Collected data
-- START --

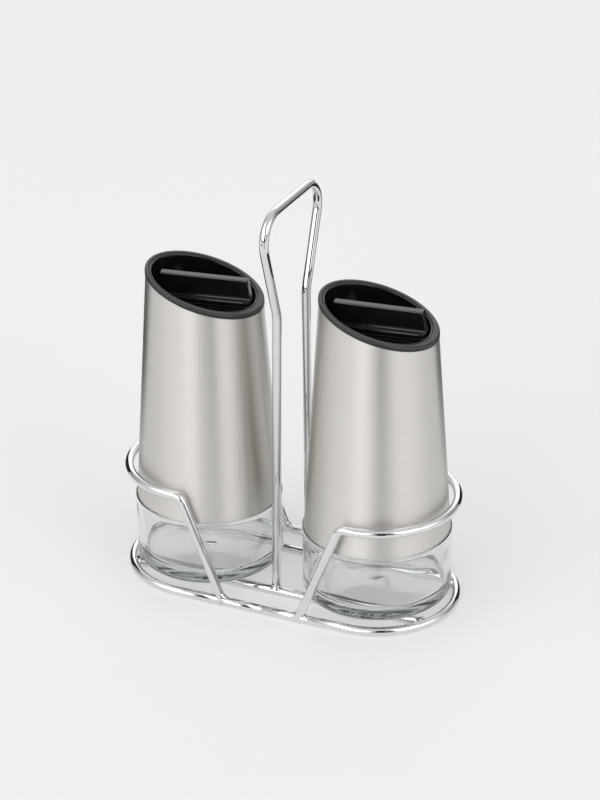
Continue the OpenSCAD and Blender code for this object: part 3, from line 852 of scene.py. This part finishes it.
def build_world():
    """A white studio: bright overhead, walls of uneven brightness, so that bent metal shows dark and light bands."""
    world = bpy.data.worlds.new("studio")
    bpy.context.scene.world = world
    world.use_nodes = True
    tree = world.node_tree
    background = tree.nodes["Background"]
    direction = tree.nodes.new("ShaderNodeTexCoord").outputs["Generated"]
    split = tree.nodes.new("ShaderNodeSeparateXYZ")
    tree.links.new(direction, split.inputs["Vector"])

    angle = tree.nodes.new("ShaderNodeMath")
    angle.operation = "ARCTAN2"
    tree.links.new(split.outputs["Y"], angle.inputs[0])
    tree.links.new(split.outputs["X"], angle.inputs[1])
    turns = tree.nodes.new("ShaderNodeMath")
    turns.operation = "MULTIPLY_ADD"
    turns.inputs[1].default_value = 1 / (2 * math.pi)
    turns.inputs[2].default_value = (90 - CAMERA_AZIMUTH + 180) / 360
    tree.links.new(angle.outputs[0], turns.inputs[0])
    wrapped = tree.nodes.new("ShaderNodeMath")
    wrapped.operation = "FRACT"
    tree.links.new(turns.outputs[0], wrapped.inputs[0])
    walls = ramp_node(tree, [((degrees + 180) / 360, value / WORLD_STRENGTH) for degrees, value in WALLS])
    tree.links.new(wrapped.outputs[0], walls.inputs["Fac"])

    ceiling = ramp_node(tree, [(0.0, 0.0), (WALL_TOP, 0.0), (CEILING_FOOT, 1.0), (1.0, 1.0)])
    tree.links.new(split.outputs["Z"], ceiling.inputs["Fac"])
    mix = tree.nodes.new("ShaderNodeMixRGB")
    mix.inputs["Color2"].default_value = (*[CEILING / WORLD_STRENGTH] * 3, 1)
    tree.links.new(ceiling.outputs["Color"], mix.inputs["Fac"])
    tree.links.new(walls.outputs["Color"], mix.inputs["Color1"])
    skirting_end = SKIRTING_TOP + SKIRTING_FADE
    skirting = ramp_node(tree, [(0.0, SKIRTING), (SKIRTING_TOP, SKIRTING), (skirting_end, 1.0), (1.0, 1.0)])
    tree.links.new(split.outputs["Z"], skirting.inputs["Fac"])
    darken = tree.nodes.new("ShaderNodeMixRGB")
    darken.blend_type = "MULTIPLY"
    darken.inputs["Fac"].default_value = 1.0
    tree.links.new(mix.outputs["Color"], darken.inputs["Color1"])
    tree.links.new(skirting.outputs["Color"], darken.inputs["Color2"])
    tree.links.new(darken.outputs["Color"], background.inputs["Color"])
    background.inputs["Strength"].default_value = WORLD_STRENGTH


def reflection_board(name, degrees, distance, width, height, foot=0.0):
    """A dark board that stands in a studio to put dark lines into bright metal. Only reflections show it."""
    angle = math.radians(CAMERA_AZIMUTH - 90 + degrees)
    outward = Vector((math.cos(angle), math.sin(angle), 0))
    across = Vector((-outward.y, outward.x, 0))
    bm = bmesh.new()
    outline = ((-1, foot), (1, foot), (1, foot + height), (-1, foot + height))
    corners = [outward * distance + across * width * w / 2 + Vector((0, 0, h)) for w, h in outline]
    bm.faces.new([bm.verts.new(corner) for corner in corners])
    mesh = bpy.data.meshes.new(name)
    bm.to_mesh(mesh)
    bm.free()
    board = bpy.data.objects.new(name, mesh)
    bpy.context.scene.collection.objects.link(board)
    mesh.materials.append(MATERIALS["board"])
    board.visible_camera = False
    board.visible_diffuse = False
    board.visible_shadow = False
    board.visible_transmission = False


def soft_box(name, place, target, size, power):
    """A rectangular area light that faces a point."""
    light = bpy.data.lights.new(name, "AREA")
    light.shape = "RECTANGLE"
    light.size, light.size_y = size
    light.energy = power
    lamp = bpy.data.objects.new(name, light)
    bpy.context.scene.collection.objects.link(lamp)
    lamp.location = place
    lamp.rotation_euler = (Vector(target) - Vector(place)).to_track_quat("-Z", "Y").to_euler()


def build_lights():
    middle = (0, 0, 0.08)
    soft_box("key", (-0.9, -0.8, 1.3), middle, (1.0, 1.0), 3.5)
    soft_box("fill", (1.1, -0.5, 1.0), middle, (0.8, 0.8), 2)


def build_camera():
    """Long lens, in front and to the right of the stand, looking down on it."""
    azimuth, elevation, roll = (math.radians(v) for v in (CAMERA_AZIMUTH, CAMERA_ELEVATION, CAMERA_ROLL))
    level_reach = math.cos(elevation)
    back = Vector((math.sin(azimuth) * level_reach, -math.cos(azimuth) * level_reach, math.sin(elevation)))
    right = Vector((math.cos(azimuth), math.sin(azimuth), 0))
    up = back.cross(right)
    turned_right = right * math.cos(roll) + up * math.sin(roll)
    turned_up = up * math.cos(roll) - right * math.sin(roll)
    data = bpy.data.cameras.new("camera")
    data.lens = 121.6
    data.sensor_width = 36
    data.clip_start = 0.05
    data.clip_end = 30
    camera = bpy.data.objects.new("camera", data)
    bpy.context.scene.collection.objects.link(camera)
    axes = Matrix((turned_right, turned_up, back)).transposed()
    camera.matrix_world = Matrix.Translation(CAMERA_TARGET + back * CAMERA_DISTANCE) @ axes.to_4x4()
    bpy.context.scene.camera = camera


def build_boards():
    """Boards where the wires and sleeves show their dark bands: degrees, distance, width and height."""
    reflection_board("board_left_rear", -134, 0.26, 0.13, 0.17)
    reflection_board("board_right_rear", 128, 0.26, 0.13, 0.17)
    reflection_board("board_front", 9, 0.42, 0.075, 0.40)
    reflection_board("board_low_left", -48, 0.80, 0.50, 0.07)
    reflection_board("board_high_left", -45, 1.00, 0.20, 0.14, foot=0.32)
    reflection_board("board_high_right", 42, 1.00, 0.30, 0.16, foot=0.30)


build_camera()
build_floor()
build_boards()
build_world()
build_lights()
dress_cad_nodes()
build_stand()
for cruet_name, cruet_side in SIDES.items():
    build_cruet(cruet_name, cruet_side)

scene = bpy.context.scene
scene.view_settings.view_transform = "Standard"
scene.cycles.max_bounces = 24
scene.cycles.glossy_bounces = 16
scene.cycles.transmission_bounces = 16
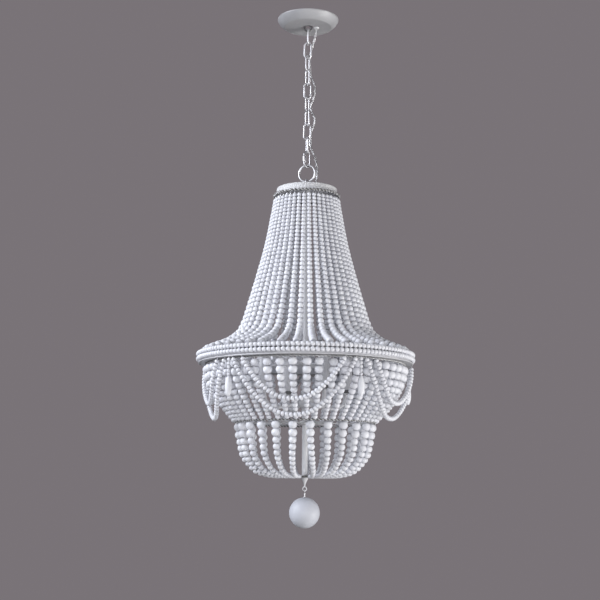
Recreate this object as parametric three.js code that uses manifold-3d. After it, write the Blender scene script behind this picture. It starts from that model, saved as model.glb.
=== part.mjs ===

-- END --

→ **GOAL**
Copy out the full listing exactly.

→ **SOLVED EXERCISE**
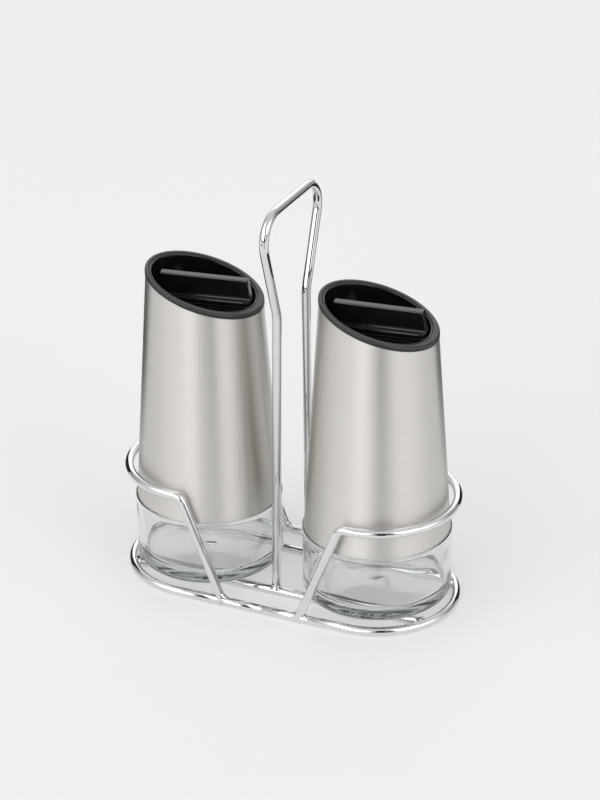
Continue the OpenSCAD and Blender code for this object: part 3, from line 852 of scene.py. This part finishes it.
def build_world():
    """A white studio: bright overhead, walls of uneven brightness, so that bent metal shows dark and light bands."""
    world = bpy.data.worlds.new("studio")
    bpy.context.scene.world = world
    world.use_nodes = True
    tree = world.node_tree
    background = tree.nodes["Background"]
    direction = tree.nodes.new("ShaderNodeTexCoord").outputs["Generated"]
    split = tree.nodes.new("ShaderNodeSeparateXYZ")
    tree.links.new(direction, split.inputs["Vector"])

    angle = tree.nodes.new("ShaderNodeMath")
    angle.operation = "ARCTAN2"
    tree.links.new(split.outputs["Y"], angle.inputs[0])
    tree.links.new(split.outputs["X"], angle.inputs[1])
    turns = tree.nodes.new("ShaderNodeMath")
    turns.operation = "MULTIPLY_ADD"
    turns.inputs[1].default_value = 1 / (2 * math.pi)
    turns.inputs[2].default_value = (90 - CAMERA_AZIMUTH + 180) / 360
    tree.links.new(angle.outputs[0], turns.inputs[0])
    wrapped = tree.nodes.new("ShaderNodeMath")
    wrapped.operation = "FRACT"
    tree.links.new(turns.outputs[0], wrapped.inputs[0])
    walls = ramp_node(tree, [((degrees + 180) / 360, value / WORLD_STRENGTH) for degrees, value in WALLS])
    tree.links.new(wrapped.outputs[0], walls.inputs["Fac"])

    ceiling = ramp_node(tree, [(0.0, 0.0), (WALL_TOP, 0.0), (CEILING_FOOT, 1.0), (1.0, 1.0)])
    tree.links.new(split.outputs["Z"], ceiling.inputs["Fac"])
    mix = tree.nodes.new("ShaderNodeMixRGB")
    mix.inputs["Color2"].default_value = (*[CEILING / WORLD_STRENGTH] * 3, 1)
    tree.links.new(ceiling.outputs["Color"], mix.inputs["Fac"])
    tree.links.new(walls.outputs["Color"], mix.inputs["Color1"])
    skirting_end = SKIRTING_TOP + SKIRTING_FADE
    skirting = ramp_node(tree, [(0.0, SKIRTING), (SKIRTING_TOP, SKIRTING), (skirting_end, 1.0), (1.0, 1.0)])
    tree.links.new(split.outputs["Z"], skirting.inputs["Fac"])
    darken = tree.nodes.new("ShaderNodeMixRGB")
    darken.blend_type = "MULTIPLY"
    darken.inputs["Fac"].default_value = 1.0
    tree.links.new(mix.outputs["Color"], darken.inputs["Color1"])
    tree.links.new(skirting.outputs["Color"], darken.inputs["Color2"])
    tree.links.new(darken.outputs["Color"], background.inputs["Color"])
    background.inputs["Strength"].default_value = WORLD_STRENGTH


def reflection_board(name, degrees, distance, width, height, foot=0.0):
    """A dark board that stands in a studio to put dark lines into bright metal. Only reflections show it."""
    angle = math.radians(CAMERA_AZIMUTH - 90 + degrees)
    outward = Vector((math.cos(angle), math.sin(angle), 0))
    across = Vector((-outward.y, outward.x, 0))
    bm = bmesh.new()
    outline = ((-1, foot), (1, foot), (1, foot + height), (-1, foot + height))
    corners = [outward * distance + across * width * w / 2 + Vector((0, 0, h)) for w, h in outline]
    bm.faces.new([bm.verts.new(corner) for corner in corners])
    mesh = bpy.data.meshes.new(name)
    bm.to_mesh(mesh)
    bm.free()
    board = bpy.data.objects.new(name, mesh)
    bpy.context.scene.collection.objects.link(board)
    mesh.materials.append(MATERIALS["board"])
    board.visible_camera = False
    board.visible_diffuse = False
    board.visible_shadow = False
    board.visible_transmission = False


def soft_box(name, place, target, size, power):
    """A rectangular area light that faces a point."""
    light = bpy.data.lights.new(name, "AREA")
    light.shape = "RECTANGLE"
    light.size, light.size_y = size
    light.energy = power
    lamp = bpy.data.objects.new(name, light)
    bpy.context.scene.collection.objects.link(lamp)
    lamp.location = place
    lamp.rotation_euler = (Vector(target) - Vector(place)).to_track_quat("-Z", "Y").to_euler()


def build_lights():
    middle = (0, 0, 0.08)
    soft_box("key", (-0.9, -0.8, 1.3), middle, (1.0, 1.0), 3.5)
    soft_box("fill", (1.1, -0.5, 1.0), middle, (0.8, 0.8), 2)


def build_camera():
    """Long lens, in front and to the right of the stand, looking down on it."""
    azimuth, elevation, roll = (math.radians(v) for v in (CAMERA_AZIMUTH, CAMERA_ELEVATION, CAMERA_ROLL))
    level_reach = math.cos(elevation)
    back = Vector((math.sin(azimuth) * level_reach, -math.cos(azimuth) * level_reach, math.sin(elevation)))
    right = Vector((math.cos(azimuth), math.sin(azimuth), 0))
    up = back.cross(right)
    turned_right = right * math.cos(roll) + up * math.sin(roll)
    turned_up = up * math.cos(roll) - right * math.sin(roll)
    data = bpy.data.cameras.new("camera")
    data.lens = 121.6
    data.sensor_width = 36
    data.clip_start = 0.05
    data.clip_end = 30
    camera = bpy.data.objects.new("camera", data)
    bpy.context.scene.collection.objects.link(camera)
    axes = Matrix((turned_right, turned_up, back)).transposed()
    camera.matrix_world = Matrix.Translation(CAMERA_TARGET + back * CAMERA_DISTANCE) @ axes.to_4x4()
    bpy.context.scene.camera = camera


def build_boards():
    """Boards where the wires and sleeves show their dark bands: degrees, distance, width and height."""
    reflection_board("board_left_rear", -134, 0.26, 0.13, 0.17)
    reflection_board("board_right_rear", 128, 0.26, 0.13, 0.17)
    reflection_board("board_front", 9, 0.42, 0.075, 0.40)
    reflection_board("board_low_left", -48, 0.80, 0.50, 0.07)
    reflection_board("board_high_left", -45, 1.00, 0.20, 0.14, foot=0.32)
    reflection_board("board_high_right", 42, 1.00, 0.30, 0.16, foot=0.30)


build_camera()
build_floor()
build_boards()
build_world()
build_lights()
dress_cad_nodes()
build_stand()
for cruet_name, cruet_side in SIDES.items():
    build_cruet(cruet_name, cruet_side)

scene = bpy.context.scene
scene.view_settings.view_transform = "Standard"
scene.cycles.max_bounces = 24
scene.cycles.glossy_bounces = 16
scene.cycles.transmission_bounces = 16
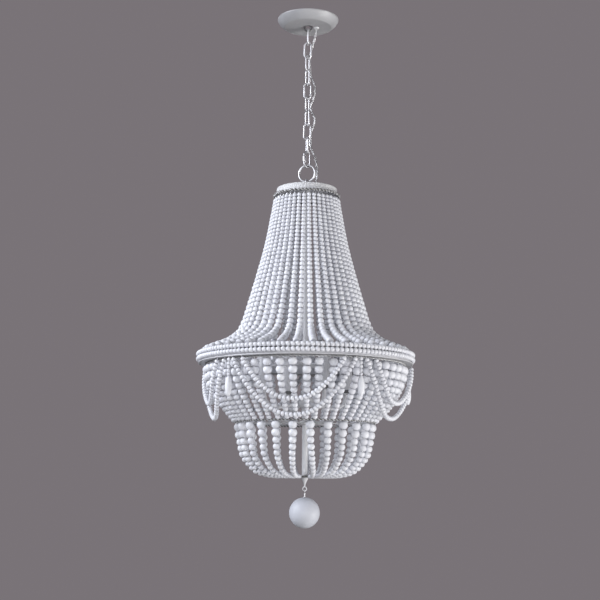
Recreate this object as parametric three.js code that uses manifold-3d. After it, write the Blender scene script behind this picture. It starts from that model, saved as model.glb.
=== part.mjs ===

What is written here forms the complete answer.